2016 Write-a-thon Week 3 report: the second step

My simple goal, to send out that one story to at least one place, became a quest to devise a plan for how to send out stories, period. I put some time into thinking about the process of submitting short fiction at a meta level. What is it? Is there an art to it? How many steps does it take?

I realized there are, practically speaking, three steps:

  1. Match a story with a market.
  2. Polish the story for that market.
  3. Perform whatever clerical work (making printouts, etc.) is required to actually send the thing off to the editor.

I think I’m pretty good at Step 1 and Step 2. My ability to identify a story as “perfect” for a particular anthology or magazine, and have the editor agree, is why I have any publications at all. So, where am I failing?

Well, that’s obvious. There’s another step:

4. Repeat

If it gets rejected by the perfect place, I have to have a plan to send it off to another, less perfect place. And that’s the part I’ve never really gotten a handle on.

Less perfect. Wait a minute…

DING!DING!DING!DING!DING!

That’s the epiphany bell going off.

I just realized why nearly every story of mine that gets sent anywhere at all, gets sent exactly one place. The ☆♥PERFECT☆♥ place. The place I have carefully selected above all others. And if the editor fails to agree, what then? I’m supposed to send it to a less ☆♥PERFECT☆♥ place? After the ☆♥PERFECT☆♥ place already rejected it? What’s the point? If the ☆♥PERFECT☆♥ place didn’t want it, nobody else will.
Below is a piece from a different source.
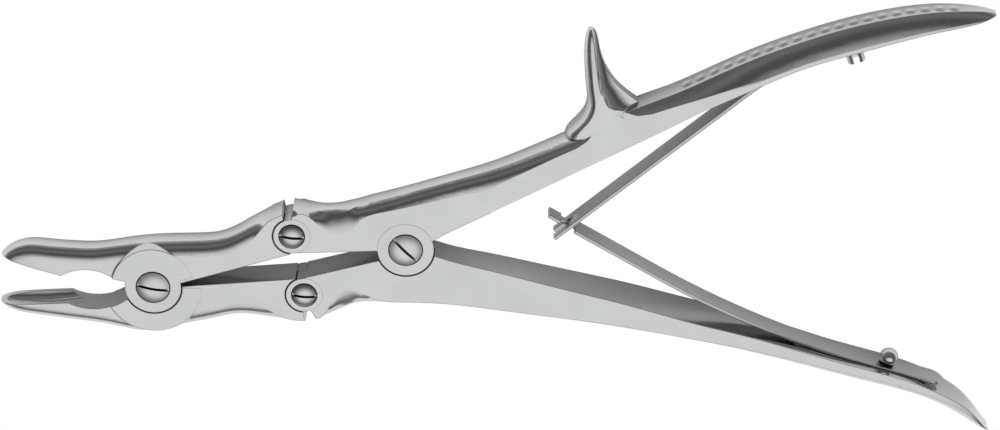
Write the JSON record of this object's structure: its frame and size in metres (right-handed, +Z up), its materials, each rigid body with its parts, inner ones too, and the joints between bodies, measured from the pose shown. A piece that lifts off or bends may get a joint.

Obviously. It’s just not a story anyone is going to publish. A practice story. Disappointing, but, oh, well. I guess I’ll have to try again, the next time I have the ☆♥PERFECT☆♥ market for something.

Now that I think about it, my trunk stories — mostly complete stories that have never been sent anywhere at all — stay in that virtual trunk because I never came up with the ☆♥PERFECT☆♥ market for them. There was never an anthology that called for just those elements, or an open market that seemed to be looking for precisely the sort of sub-genre or mood that I deemed my story to have.

I realize now that I have been going about this all wrong. I have to stop sending stories to the perfect place, and start sending them to an appropriate place, in descending order not of perfection, but of some less esoteric quality. Money, for example. Nothing is less esoteric than money.

Armed with my new insights, my submission to-do list looks more like:

  1. Match a story with a list of potential markets.
  2. Identify the first market.
  3. Polish the story for that market.
  4. Perform necessary clerical work to submit.
  5. Repeat steps 2-4 as necessary.

I choose to call it progress!

2 Comments

  1. When you say, ‘polish the story for that market,’ what do you mean? Are you revising a story significantly every time you choose a new market?

    1. Author

      “Polish for market” can mean a complete edit, but usually only if I haven’t touched the story in a long time. Otherwise, it would be something more like verifying that the formatting fits the instructions.